Anyone taking leadership of an organisation is most likely entering one of these situations: launching a new venture or project, saving an organisation that's in serious trouble, taking over a rapidly expanding company, re-energising a once-leading company or following in the footsteps of a charismatic leader with a strong legacy of success.

Watkins advises corporate leaders to follow certain fundamental principles. First, learn about the organisation, then establish a list of priorities. Define your strategic goals, quickly build the leadership team, secure early wins and create supportive alliances across the company. Sounds like politics, right? Dealing with any large group of people with competing interests requires political skills.

"Turnarounds and realignments present especially distinct leadership challenges that call for particular transition strategies," Watkin says.

The Society for Human Resource Professionals (SHRM) presents four major factors to be considered whenever an organisation is going through a leadership change, whether planned or abrupt. The factors are: defining the organisation's mission, employee engagement, succession planning and open communication.

Every organisation must have a mission that defines what the organisation does, why it does it and for whom. The mission statement specifies the reason for the organisation's existence. A clearly understood mission statement helps employees carry on their tasks regardless of whoever is at the helm of the organisation. Without a mission statement, an incoming leader will find it impossible to come up with a set of objectives.

New leaders should get proactive in addressing employees' anxiety over the transition. It's worth noting that President Ruto and Deputy President Rigathi Gachagua have consistently assured civil servants that their jobs are secure in the new administration. SHRM recommends that new managers in an organisation identify and engage "change agents". These are informal leaders within the organisation who are respected and trusted, and who can help ease any lingering worries over impending changes.

Succession planning is about identifying critical positions in the organisation and then preparing the right calibre of employees to assume those positions in future. Good succession planning ensures there will be no shortage of replacements regardless of the circumstances under which an office becomes vacant. Countries ruled by monarchies, such as the United Kingdom, provide a vivid example of succession planning. The crown prince or princess automatically takes the throne if the reigning monarch dies or leaves office.

Employee communication is important for a successful transition of leadership. In case of a sudden change in leadership, SHRM recommends explaining to employees the exact reasons for the leader's departure. "Being truthful and open will make employees feel valued. And just as important, employees will then feel protective of the company as it attempts to move forward," the society suggests in a manual.

New leaders will usually want to change the organisation's strategy but this must be handled with care. Radio personality and media executive Caroline Mutoko is convinced that lousy strategy and poor execution are the causes of corporate failures in Kenya.

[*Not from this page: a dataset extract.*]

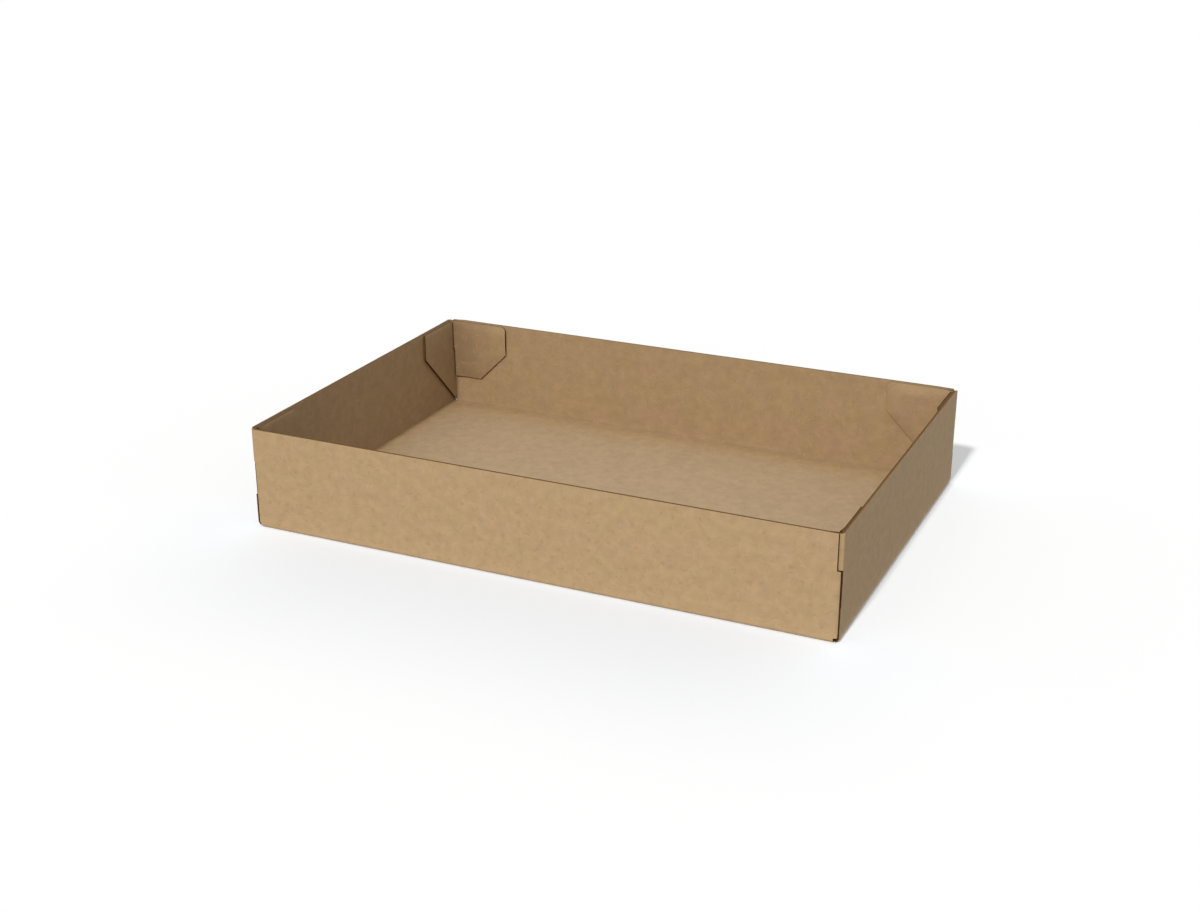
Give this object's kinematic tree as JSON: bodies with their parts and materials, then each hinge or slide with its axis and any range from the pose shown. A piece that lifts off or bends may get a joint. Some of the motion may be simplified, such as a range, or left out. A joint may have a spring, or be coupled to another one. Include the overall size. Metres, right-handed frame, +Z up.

"Another area where leaders fail and happily take the business with them down the shaft is when they embark on a flawed strategy," she says. "Let me say it again for good measure, businesses don't fail, leaders do."

Even a well-written strategy will fail if poorly implemented. Mutoko says ensuring a certainty of execution is job number one for executive leadership. "Talk is cheap. It doesn't matter how many times you go before the board and lay out grand plans and projections. If you don't do the work, you will fail," Mutoko said, in her usual blunt manner.

Studies show that almost half of new managers fail within the first 18 months, but the consequences of bad decisions can appear as much as a decade later. The success of a new leader is not just about his or her ability. It also depends on the systems an organisation has put in place to help with the transition.

Unlike in politics, where a new leader can bring in people with like-minded ideas, such an approach is not possible in the corporate sector. The new leader has to work with people who have been in the organisation for years, some of whom may believe they deserve the job the newcomer is holding.

Anyone appointed to a leadership position is, therefore, expected to work with the existing employees to implement his or her vision for the organisation. In this way, perhaps the new President's approach of working with Cabinet Secretaries he found in office is an example of a smooth transition. Time will tell.